Während der nächsten Stunden brachten die Ionentriebwerke den Sammler langsam wieder in Drehung. Zuerst nur unmerklich, dann zusehends schneller, begann sich das Segel unter ihnen wieder zu drehen.
„Sieht aus, als ob es hält. Die Sensoren im Segel sind im Nominal-Bereich. Wir warten jetzt noch acht Stunden. Wenn bis dahin alles heil bleibt, holen wir uns das Okay für den Rückflug.“
Das Segel hielt. Die Wicklungen der magnetischen Spule kühlten ab und waren wieder betriebsbereit. Die Solarzellen lieferten durch die abgedeckte Reparaturstelle zwar etwas weniger Strom, aber das war unter diesen Bedingungen akzeptabel.

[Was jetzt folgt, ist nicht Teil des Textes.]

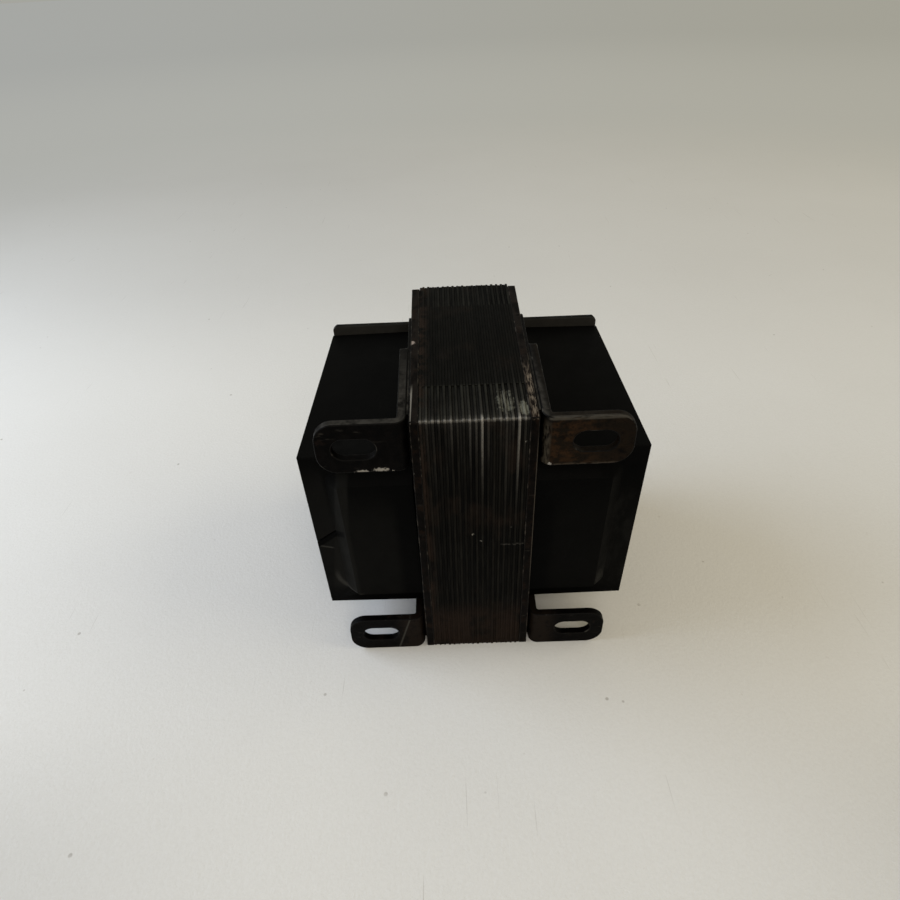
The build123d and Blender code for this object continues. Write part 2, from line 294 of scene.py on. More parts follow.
def lamination_material():
    """Cut sheet edges: dark varnish with painted shade on top, rubbed to grey steel by amounts stored on the
    mesh.
    """
    p = Paint("varnished_sheet_edges", specular=0.03)
    tone = p.attribute("tone")
    wear = p.attribute("wear")
    streaks = p.noise(0.5, (0.5, 7, 7))
    fine = p.noise(0.3, (1, 2, 2), detail=2)
    patches = p.noise(6.0, (1, 1, 1.8), shift=7.0)
    upward = p.band(p.facing("Z"), 0.3, 0.9)

    # Varnish: painted shade makes the top darkest between the joints of the sheets, with a dusty film outside
    # them
    dark = p.mix(tone, SHEET_DARK, SHEET_TONED)
    dark = p.mix(p.product(p.band(streaks, 0.40, 0.70), tone), dark, SHEET_STREAKS)
    near_end = p.band(p.y, front_joint + 0.6, front_joint - 0.4)
    far_end = p.band(p.y, back_joint - 0.2, back_joint + 0.4)
    ends = p.most(near_end, p.product(far_end, 0.5))
    dark = p.mix(p.product(upward, p.math("SUBTRACT", 1.0, ends), 0.62), dark, SHEET_TOP_SHADE)
    film = p.product(upward, p.spread(p.band(patches, 0.36, 0.62), 0.35, 1.0), ends)
    dark = p.mix(p.product(film, tone, 0.50), dark, SHEET_FILM)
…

Weit unter ihnen hatte sich die Erde in eine günstige Position gedreht Der Bordcomputer zündete die Triebwerke und schoss ihre Kapsel auf die Rückkehrbahn zur Erde ein. Als sie 200 km entfernt waren, nahm Prometheus seinen Betrieb wieder auf, und fing jene winzigen Teilchen ein, die später auf der Erde das heißeste aller Feuer entfachen würden.